Perhaps another reason why I think that it is crucial that European countries accelerate reforms on their own NOW is that I have real doubts about the future of the eurozone: I am pretty sure that if it survives it will be as a reduced group of more homogeneous countries. Even then, I wonder if ”deep integration is possible”. 

Are most of the eurozone inhabitants willing to let Brussels bureaucrats run their lives?

Are the French willing to align their labor laws and retirement age and benefits on those of Germany?


Short of a full federation US-style, how much, or little, integration do you need to run a common currency alliance on a sustainable basis?  The truth is that we don’t know. 
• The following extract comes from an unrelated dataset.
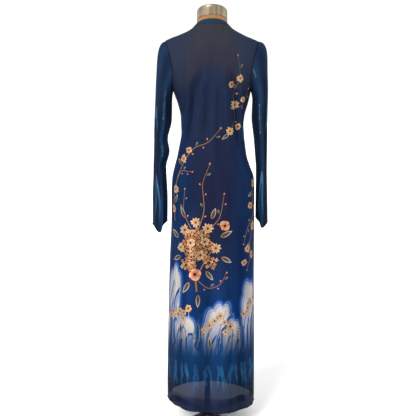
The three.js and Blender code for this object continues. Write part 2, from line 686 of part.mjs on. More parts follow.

There is a big world out there, and if it is that big it is thanks to free markets.  Europe's mistake has been to be built to keep the barbarians out, so to speak.  Relatively less effort was dedicated to pool resources and compete on the world stage.  If the eurozone is to succeed, it needs to be redesigned to make a core Europe as competitive as it can be on the world stage.

By the way, the Tweety Bird standing over the English lawn means “no” in hieroglyphics.